WORKING DATA:
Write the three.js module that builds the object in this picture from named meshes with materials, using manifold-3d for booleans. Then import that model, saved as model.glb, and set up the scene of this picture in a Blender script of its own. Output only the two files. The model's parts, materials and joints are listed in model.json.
--
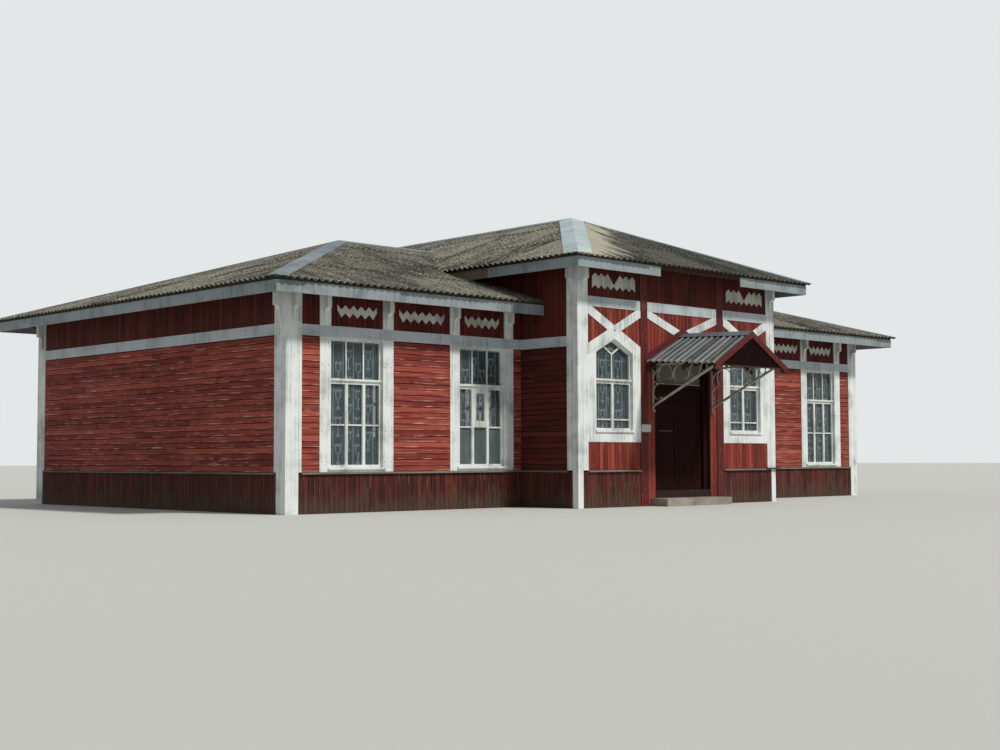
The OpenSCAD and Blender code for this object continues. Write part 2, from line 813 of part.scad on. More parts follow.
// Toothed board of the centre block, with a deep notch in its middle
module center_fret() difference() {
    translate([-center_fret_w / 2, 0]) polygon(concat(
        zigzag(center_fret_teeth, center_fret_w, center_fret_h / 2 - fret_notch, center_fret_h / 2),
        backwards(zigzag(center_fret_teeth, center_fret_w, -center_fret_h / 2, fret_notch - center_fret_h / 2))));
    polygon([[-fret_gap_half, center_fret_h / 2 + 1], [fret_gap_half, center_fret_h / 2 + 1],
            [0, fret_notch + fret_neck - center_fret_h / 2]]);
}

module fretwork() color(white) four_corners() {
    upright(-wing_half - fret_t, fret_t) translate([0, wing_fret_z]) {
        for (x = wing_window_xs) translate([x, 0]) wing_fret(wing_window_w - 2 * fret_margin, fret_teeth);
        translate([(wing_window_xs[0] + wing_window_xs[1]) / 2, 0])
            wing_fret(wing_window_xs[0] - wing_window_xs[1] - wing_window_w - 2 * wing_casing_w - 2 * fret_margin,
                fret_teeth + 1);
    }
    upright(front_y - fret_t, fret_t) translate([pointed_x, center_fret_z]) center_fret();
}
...
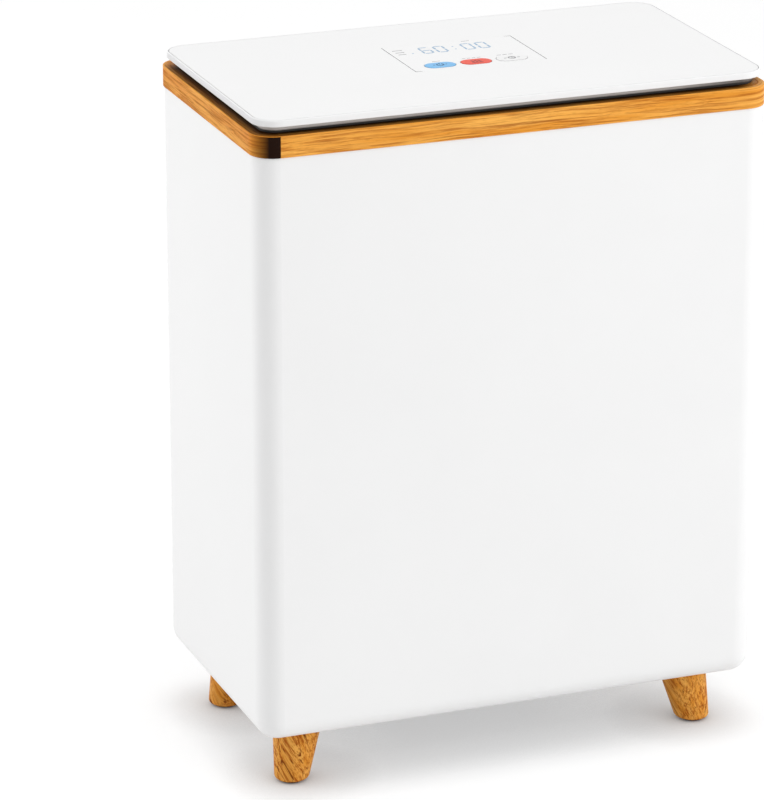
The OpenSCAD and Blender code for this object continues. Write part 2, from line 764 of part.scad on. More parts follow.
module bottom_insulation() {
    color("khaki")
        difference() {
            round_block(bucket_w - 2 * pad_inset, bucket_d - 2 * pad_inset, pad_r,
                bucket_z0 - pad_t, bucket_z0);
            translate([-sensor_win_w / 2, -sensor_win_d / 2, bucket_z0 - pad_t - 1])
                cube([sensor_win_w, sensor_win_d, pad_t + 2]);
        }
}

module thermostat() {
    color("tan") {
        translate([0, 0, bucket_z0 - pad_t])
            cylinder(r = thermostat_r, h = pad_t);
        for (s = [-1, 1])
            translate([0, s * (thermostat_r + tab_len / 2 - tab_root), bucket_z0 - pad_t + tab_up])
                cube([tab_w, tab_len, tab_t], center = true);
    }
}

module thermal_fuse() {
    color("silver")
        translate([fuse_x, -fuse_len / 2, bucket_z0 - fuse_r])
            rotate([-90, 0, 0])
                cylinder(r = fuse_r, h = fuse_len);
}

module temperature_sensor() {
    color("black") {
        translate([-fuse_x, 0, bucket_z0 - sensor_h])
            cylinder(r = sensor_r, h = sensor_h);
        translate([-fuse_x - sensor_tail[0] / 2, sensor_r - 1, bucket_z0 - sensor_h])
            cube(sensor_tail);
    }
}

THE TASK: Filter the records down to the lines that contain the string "object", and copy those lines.

FINAL ANSWER:
Write the three.js module that builds the object in this picture from named meshes with materials, using manifold-3d for booleans. Then import that model, saved as model.glb, and set up the scene of this picture in a Blender script of its own. Output only the two files. The model's parts, materials and joints are listed in model.json.
The OpenSCAD and Blender code for this object continues. Write part 2, from line 813 of part.scad on. More parts follow.
The OpenSCAD and Blender code for this object continues. Write part 2, from line 764 of part.scad on. More parts follow.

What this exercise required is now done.